***** Source excerpt

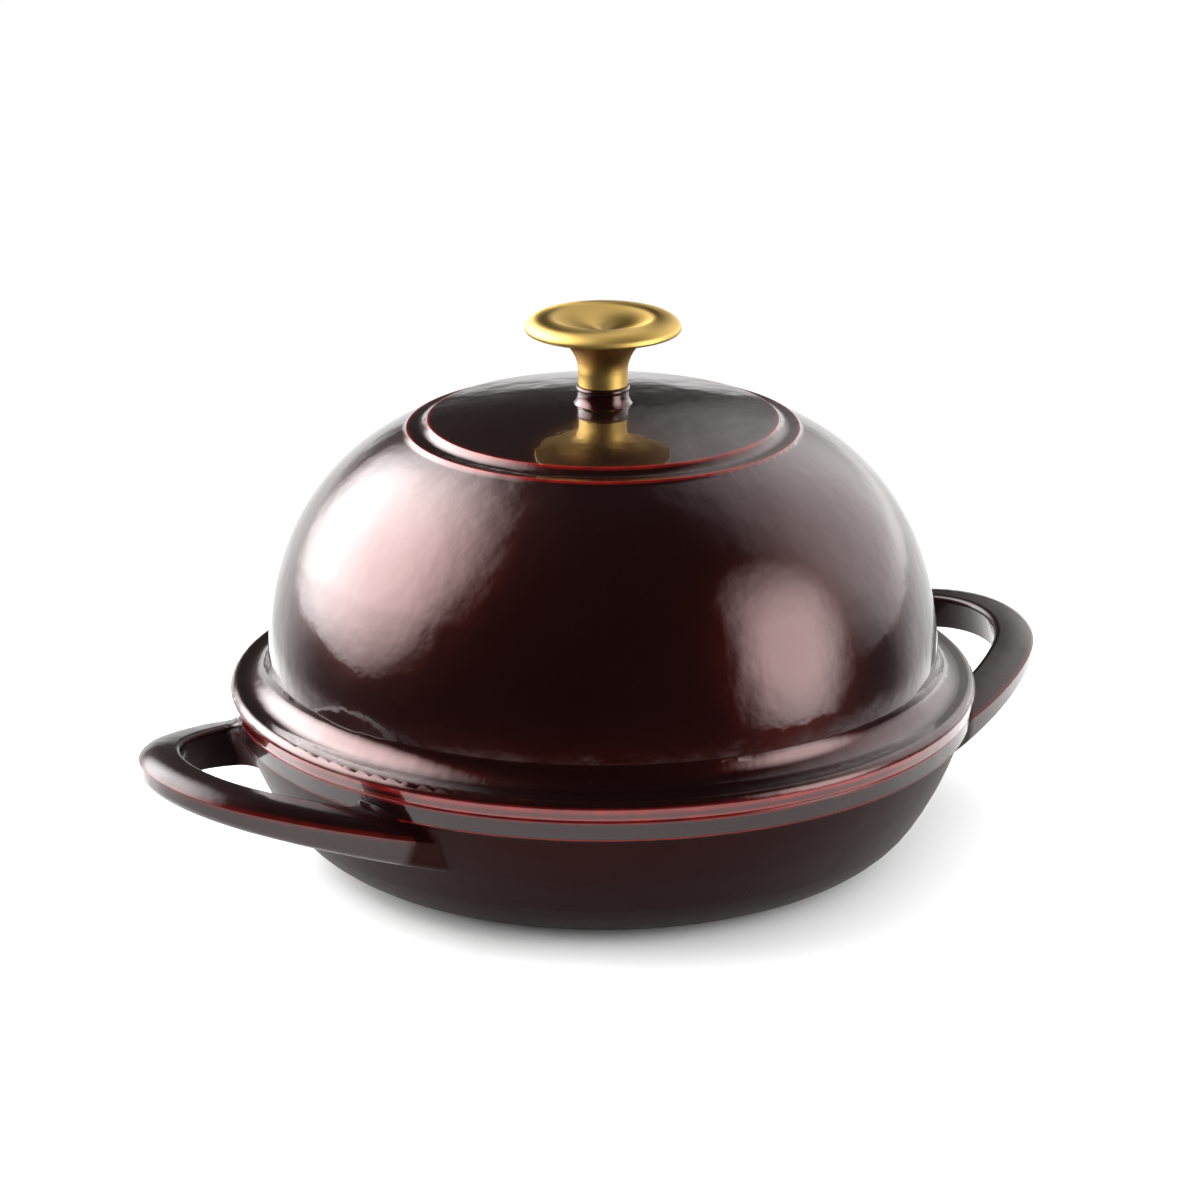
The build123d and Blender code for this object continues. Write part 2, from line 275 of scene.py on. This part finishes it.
def levelled_normal(material, sizes, z, radius):
    """The surface's direction, evened out over some millimetres where the glaze ran level on the dome."""
    past_step = rise_between(material, radius, sizes.step_radius + 4 * MM, sizes.step_radius + 12 * MM)
    above_flange = rise_between(material, z, sizes.joint_height + 14 * MM, sizes.joint_height + 24 * MM)
    on_wall = maths(material, "MULTIPLY", past_step, above_flange)
    reach = maths(material, "MULTIPLY_ADD", on_wall, 4.0 * MM, 0.4 * MM)
    return add_node(material, "ShaderNodeBevel", {"Radius": reach}, samples=4).outputs["Normal"]


def enamel_material(sizes, finish, name, skin, flank_skin, skin_roughness, ripple,
                    depth_roughness, depth_level):
    """Vitreous enamel: a clear melted skin over red glass, rippled like orange peel, with a few pinholes.

    The red specular layer under the coat is the light that comes back from inside the glaze. The skin is
    full on the dome, the rim and the handles, and can be thinner on the pan's flank below them.
    """
    material, shader = new_material(name)
    parts = place_parts(material)
    place, _, _, z, radius = parts
    colour = enamel_colour(material, sizes, finish, parts)
    material.node_tree.links.new(colour, shader.inputs["Base Color"])
    shader.inputs["Specular Tint"].default_value = linear_colour(finish.glaze_depth)
    shader.inputs["IOR"].default_value = 1.6
    shader.inputs["Roughness"].default_value = depth_roughness
    shader.inputs["Specular IOR Level"].default_value = depth_level
    past_rim = rise_between(material, radius, sizes.rim_radius, sizes.rim_radius + 3 * MM)
    rim_foot = sizes.joint_height - sizes.rim_band
    on_rim = rise_between(material, z, rim_foot - 0.5 * MM, rim_foot + 1.0 * MM)
    thick = maths(material, "MAXIMUM", past_rim, on_rim)
    weight = maths(material, "MULTIPLY_ADD", thick, skin - flank_skin, flank_skin)
    material.node_tree.links.new(weight, shader.inputs["Coat Weight"])
    shader.inputs["Coat IOR"].default_value = 1.5
    shader.inputs["Coat Roughness"].default_value = skin_roughness

    # Wide waves from the sand mould under fine orange peel, then the pinholes left by gas bubbles
    waves = add_node(material, "ShaderNodeTexNoise", {"Vector": place}, Scale=1 / SAND_WAVE, Detail=2.0,
                     Roughness=0.4)
    peel = add_node(material, "ShaderNodeTexNoise", {"Vector": place}, Scale=1 / ORANGE_PEEL, Detail=2.0)
    height = maths(material, "MULTIPLY_ADD", peel.outputs["Fac"], PEEL_HEIGHT, waves.outputs["Fac"])
    cells = add_node(material, "ShaderNodeTexVoronoi", {"Vector": place}, Scale=1 / PINHOLE_CELL)
    chance = add_node(material, "ShaderNodeSeparateColor", {"Color": cells.outputs["Color"]})
    is_hole = maths(material, "GREATER_THAN", chance.outputs["Red"], CELLS_WITHOUT_HOLE)
    hole = maths(material, "MULTIPLY", fade(material, cells.outputs["Distance"], HOLE_RADIUS), is_hole)
    height = maths(material, "MULTIPLY_ADD", hole, -HOLE_DEPTH, height)
    level = levelled_normal(material, sizes, z, radius)
    bump = add_node(material, "ShaderNodeBump", {"Height": height, "Normal": level}, Strength=1.0,
                    Distance=ripple)
    for socket in ("Normal", "Coat Normal"):
        material.node_tree.links.new(bump.outputs["Normal"], shader.inputs[socket])
    return material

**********

# What the exercise asks
Copy every line of the material, please, keeping it exactly the same.

# Solution below
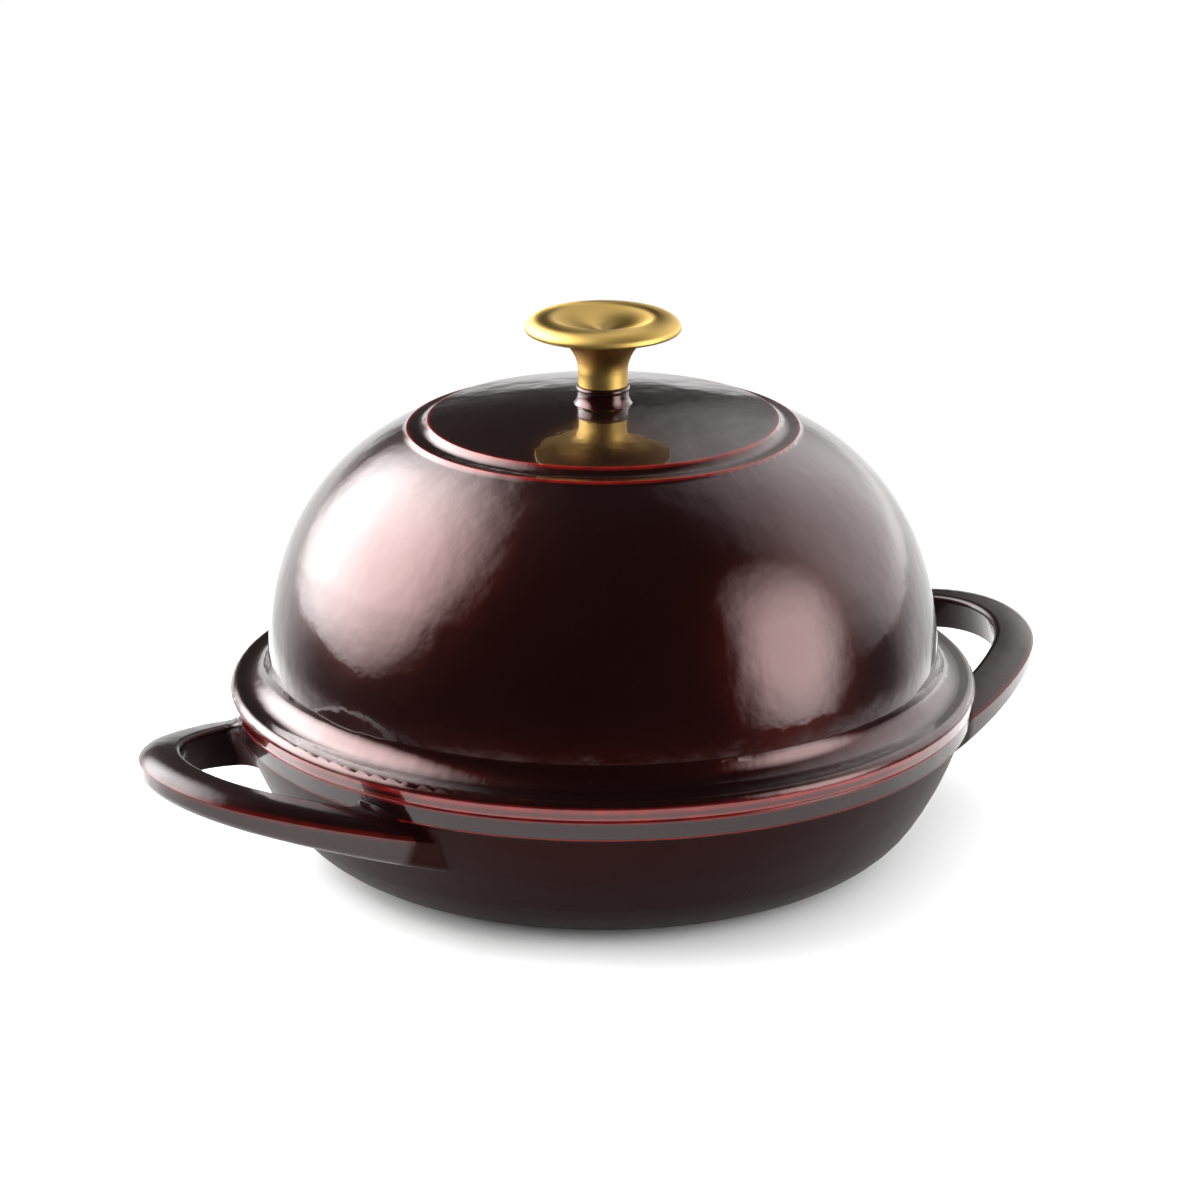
The build123d and Blender code for this object continues. Write part 2, from line 275 of scene.py on. This part finishes it.
def levelled_normal(material, sizes, z, radius):
    """The surface's direction, evened out over some millimetres where the glaze ran level on the dome."""
    past_step = rise_between(material, radius, sizes.step_radius + 4 * MM, sizes.step_radius + 12 * MM)
    above_flange = rise_between(material, z, sizes.joint_height + 14 * MM, sizes.joint_height + 24 * MM)
    on_wall = maths(material, "MULTIPLY", past_step, above_flange)
    reach = maths(material, "MULTIPLY_ADD", on_wall, 4.0 * MM, 0.4 * MM)
    return add_node(material, "ShaderNodeBevel", {"Radius": reach}, samples=4).outputs["Normal"]


def enamel_material(sizes, finish, name, skin, flank_skin, skin_roughness, ripple,
                    depth_roughness, depth_level):
    """Vitreous enamel: a clear melted skin over red glass, rippled like orange peel, with a few pinholes.

    The red specular layer under the coat is the light that comes back from inside the glaze. The skin is
    full on the dome, the rim and the handles, and can be thinner on the pan's flank below them.
    """
    material, shader = new_material(name)
    parts = place_parts(material)
    place, _, _, z, radius = parts
    colour = enamel_colour(material, sizes, finish, parts)
    material.node_tree.links.new(colour, shader.inputs["Base Color"])
    shader.inputs["Specular Tint"].default_value = linear_colour(finish.glaze_depth)
    shader.inputs["IOR"].default_value = 1.6
    shader.inputs["Roughness"].default_value = depth_roughness
    shader.inputs["Specular IOR Level"].default_value = depth_level
    past_rim = rise_between(material, radius, sizes.rim_radius, sizes.rim_radius + 3 * MM)
    rim_foot = sizes.joint_height - sizes.rim_band
    on_rim = rise_between(material, z, rim_foot - 0.5 * MM, rim_foot + 1.0 * MM)
    thick = maths(material, "MAXIMUM", past_rim, on_rim)
    weight = maths(material, "MULTIPLY_ADD", thick, skin - flank_skin, flank_skin)
    material.node_tree.links.new(weight, shader.inputs["Coat Weight"])
    shader.inputs["Coat IOR"].default_value = 1.5
    shader.inputs["Coat Roughness"].default_value = skin_roughness

    # Wide waves from the sand mould under fine orange peel, then the pinholes left by gas bubbles
    waves = add_node(material, "ShaderNodeTexNoise", {"Vector": place}, Scale=1 / SAND_WAVE, Detail=2.0,
                     Roughness=0.4)
    peel = add_node(material, "ShaderNodeTexNoise", {"Vector": place}, Scale=1 / ORANGE_PEEL, Detail=2.0)
    height = maths(material, "MULTIPLY_ADD", peel.outputs["Fac"], PEEL_HEIGHT, waves.outputs["Fac"])
    cells = add_node(material, "ShaderNodeTexVoronoi", {"Vector": place}, Scale=1 / PINHOLE_CELL)
    chance = add_node(material, "ShaderNodeSeparateColor", {"Color": cells.outputs["Color"]})
    is_hole = maths(material, "GREATER_THAN", chance.outputs["Red"], CELLS_WITHOUT_HOLE)
    hole = maths(material, "MULTIPLY", fade(material, cells.outputs["Distance"], HOLE_RADIUS), is_hole)
    height = maths(material, "MULTIPLY_ADD", hole, -HOLE_DEPTH, height)
    level = levelled_normal(material, sizes, z, radius)
    bump = add_node(material, "ShaderNodeBump", {"Height": height, "Normal": level}, Strength=1.0,
                    Distance=ripple)
    for socket in ("Normal", "Coat Normal"):
        material.node_tree.links.new(bump.outputs["Normal"], shader.inputs[socket])
    return material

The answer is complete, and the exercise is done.